Non esiste la possibilità di vaccinarsi contro l’epatite C, la prevenzione riguarda l’istruzione dei malati e la riduzione dei fattori di rischio. Chi è affetto dal virus dell’epatite C, dovrebbe apportare alcune precauzioni: eventuali ferite, non condividere rasoi, forbicine o spazzolini da denti e informare della propria malattia i familiari e gli operatori sanitari che possono entrare in contatto con il suo sangue.

Non ci sono limitazioni specifiche nel campo lavorativo, ma bisogna rispettare alcune regole precise.

Virus epatite C in ambiente ospedaliero

L’INCA CGIL Nazionale, ha redatto delle linee guida sugli  Aspetti medico legali delle infezioni ospedaliere.

Le linee guida, indicano:

l’idoneità lavorativa degli operatori esposti a rischio di contrarre malattie infettive (rischio biologico) è indirizzata a tutelare sia i lavoratori che gli utenti.

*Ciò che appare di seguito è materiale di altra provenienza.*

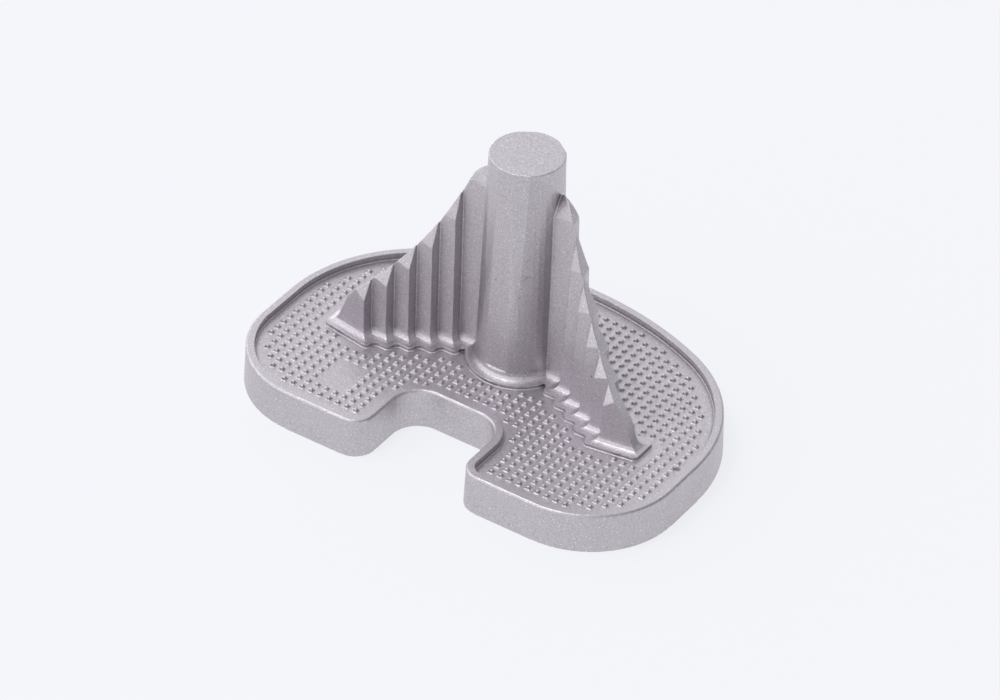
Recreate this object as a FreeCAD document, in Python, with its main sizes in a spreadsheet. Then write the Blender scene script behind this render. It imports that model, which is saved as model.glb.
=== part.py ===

Sono moltissime le eventualità in cui si può contrarre un’infezione in ambiente ospedaliero senza che avvenga una emotrasfusione. Questi casi, peraltro molto frequenti, non rientrano nella tutela prevista dalla legge 210. La letteratura descrive un altissimo numero di infezioni dette nosocomiali, cioè contratte in ambiente ospedaliero per la massiccia presenza in esso di agenti patogeni aggressivi e resistenti alla farmacoterapia.

Le infezioni da virus dell’epatite e HIV possono essere trasmesse ai lavoratori della sanità (ma anche di altre categorie, come gli addetti alla Nettezza Urbana) e ai pazienti.

Per questi ultimi il contagio può verificarsi non solo a seguito di trasfusioni di sangue, ma anche in occasione di ogni intervento cruento (interventi odontoiatrici, manovre endoscopiche, cateterismi, interventi chirurgici, ecc. ecc.). In questi casi si pongono problemi che vanno affrontati diversamente a seconda dell’ambito giuridico interessato.

Per il lavoratore, oltre a quanto previsto dalla legge 210, la malattia può causare limitazione dell’idoneità al lavoro e può configurarsi come conseguenza di infortunio sul lavoro assicurato, ai sensi del testo unico 112 del 1965; per le categorie per cui è previsto questo istituto, inoltre, la malattia può essere riconosciuta come dipendente da causa di servizio. Per il comune cittadino che dovesse subire un’infezione iatrogena, invece, può esserci la possibilità di ottenere il risarcimento del danno secondo le norme del codice civile.